Suburbanization dramatically changed the area in the 1960s and 1970s. The Anacostia neighborhood, 82.4 percent white in 1950, was only 67.7 percent white in 1960 and 86 percent black by 1970. The influx of large numbers of low-income African Americans, coupled with the economic dislocations caused by the 1968 Martin Luther King, Jr. assassination riots, led many businesses to leave the Anacostia business district. During the crack epidemic in Washington in the 1980s, the Anacostia neighborhood became synonymous with crime and violence and had one of the highest crime rates in the District of Columbia (albeit not in all crimes)—leading to further deterioration in the condition of the buildings in the area.

==Recent actions regarding the district==
The southern part of the Washington Metro's Green Line was originally designed to pass over the 11th Street Bridges to the intersection of Good Hope Road SE and Martin Luther King, Jr. Avenue SE. The site of the Anacostia Station at this intersection led to concerns that the Metro station would destroy the character of historic Anacostia, and after pressure from the federal government Metro moved the site of the station to Howard Road SE.

The Anacostia Historic District was added to the National Register of Historic Places in 1978. After the 1990 census required the District government to redistrict the borders of its electoral districts (wards), a proposal was made to split the Anacostia Historic District between Ward 7 and Ward 8. This proposal was defeated.

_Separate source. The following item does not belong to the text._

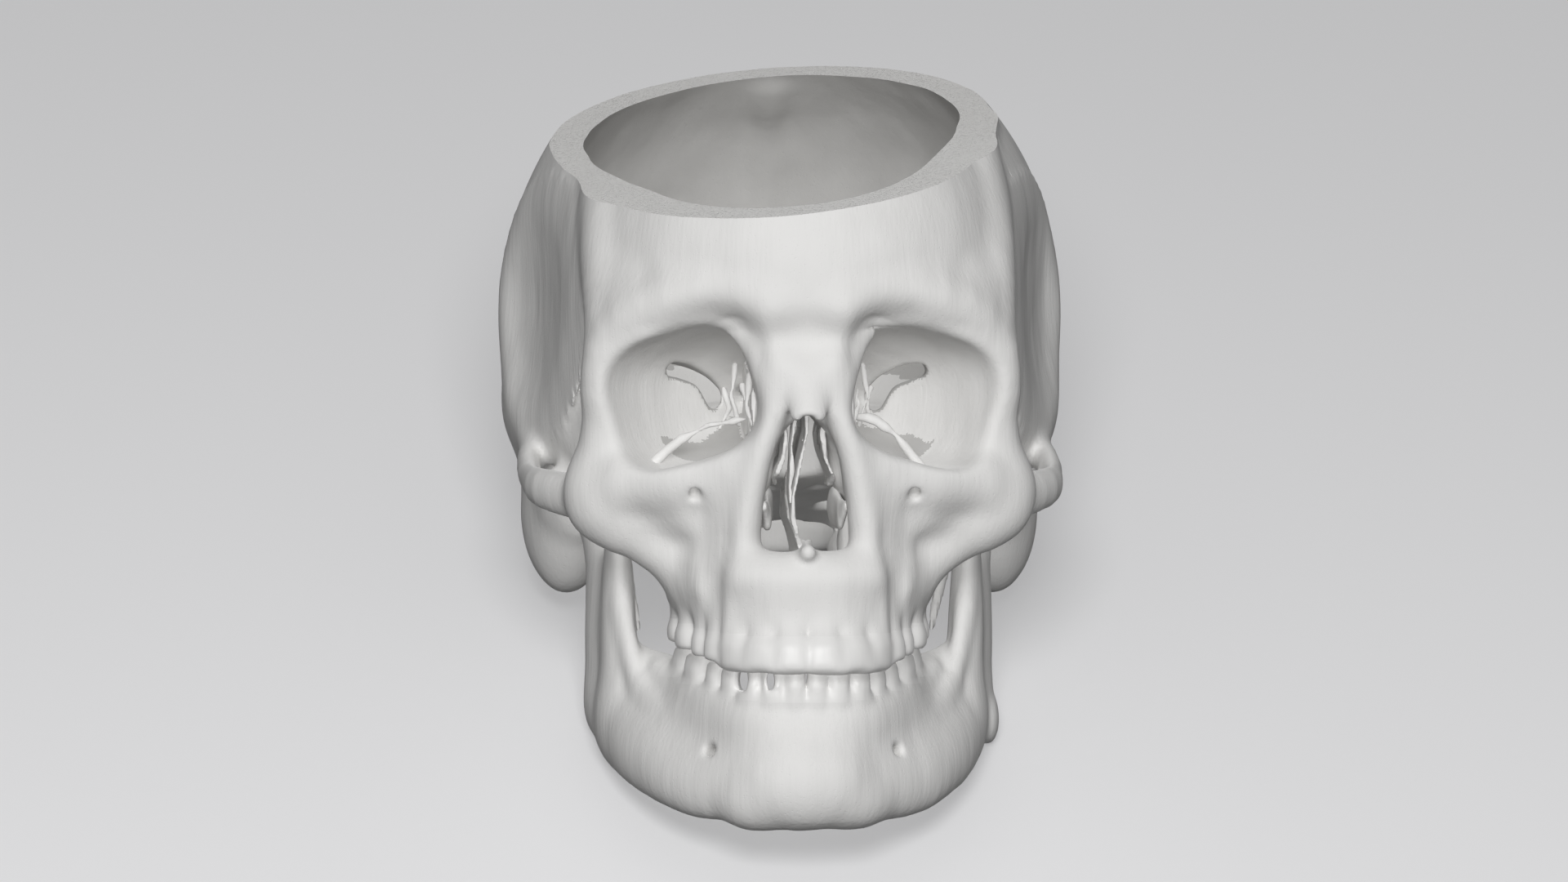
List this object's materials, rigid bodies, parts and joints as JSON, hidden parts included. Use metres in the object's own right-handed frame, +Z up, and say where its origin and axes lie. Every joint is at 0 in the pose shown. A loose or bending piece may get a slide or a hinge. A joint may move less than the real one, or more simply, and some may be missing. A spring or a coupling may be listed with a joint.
{
  "type": "human skull model",
  "caption": "Dry human skull with the vault sawn open and a hinged lower jaw, as separate bones and teeth for teaching.",
  "frame": {"origin": "centre of the footprint of the bounding box, on the surface that the skull lies on", "axes": "+Z up; -Y towards the face; +X to the skull's own left. The skull lies leaned back 32.6 degrees from its ear-eye plane, on the angles of the jaw and the back of the head"},
  "size_m": [0.1432, 0.2336, 0.1547],
  "materials": {
    "bone": "matte, dry and slightly pitted bone",
    "tooth": "satin enamel"
  },
  "bodies": {
    "skull": {"ethmoid_bone": "bone", "parietal_left": "bone", "parietal_right": "bone", "nasal_bone_left": "bone", "nasal_bone_right": "bone", "frontal_bone": "bone", "occipital_bone": "bone", "temporal_left": "bone", "temporal_right": "bone", "sphenoid_bone": "bone", "zygomatic_left": "bone", "zygomatic_right": "bone", "lacrimal_left": "bone", "lacrimal_right": "bone", "palatine_left": "bone", "palatine_right": "bone", "maxilla_left": "bone", "maxilla_right": "bone", "vomer": "bone", "inferior_concha_left": "bone", "inferior_concha_right": "bone", "upper_central_incisor_left": "tooth", "upper_central_incisor_right": "tooth", "upper_lateral_incisor_left": "tooth", "upper_lateral_incisor_right": "tooth", "upper_canine_left": "tooth", "upper_canine_right": "tooth", "upper_first_premolar_left": "tooth", "upper_first_premolar_right": "tooth", "upper_second_premolar_left": "tooth", "upper_second_premolar_right": "tooth", "upper_first_molar_left": "tooth", "upper_first_molar_right": "tooth", "upper_second_molar_left": "tooth", "upper_second_molar_right": "tooth"},
    "lower_jaw": {"mandible": "bone", "lower_central_incisor_left": "tooth", "lower_central_incisor_right": "tooth", "lower_lateral_incisor_left": "tooth", "lower_lateral_incisor_right": "tooth", "lower_canine_left": "tooth", "lower_canine_right": "tooth", "lower_first_premolar_left": "tooth", "lower_first_premolar_right": "tooth", "lower_second_premolar_left": "tooth", "lower_second_premolar_right": "tooth", "lower_first_molar_left": "tooth", "lower_first_molar_right": "tooth", "lower_second_molar_left": "tooth", "lower_second_molar_right": "tooth"}
  },
  "joints": [
    {"name": "jaw_hinge", "type": "hinge", "parent": "skull", "child": "lower_jaw", "pos_m": [0, 0.00008, 0.05229], "axis": [1, 0, 0], "range_deg": [0, 22]}
  ]
}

Efforts have been made to improve the physical and economic conditions in the Historic District. The area's designation as a historic district has been used to prevent the McDonald's corporation from moving into the area, the relocation of a homeless shelter to the area, and the construction of moderate-income rowhouses. In 1992, the city began replacing concrete sidewalks in the Anacostia Historic District with red brick to restore the sidewalks to their original condition. In 2002, the city adopted the Historic Housing Tax Credit Act of 2002, which allowed homeowners in the historic district to claim a tax credit of 50 percent of the cost of renovating their home (up to a limit of $25,000 over five years). Five years later, the D.C. Historic Preservation Office provided $300,000 in $35,000 individual grants to Anacostia residents to help them restore, renovate, and rehabilitate their homes. In 2008, the city increased the budget for the grant program to $900,000.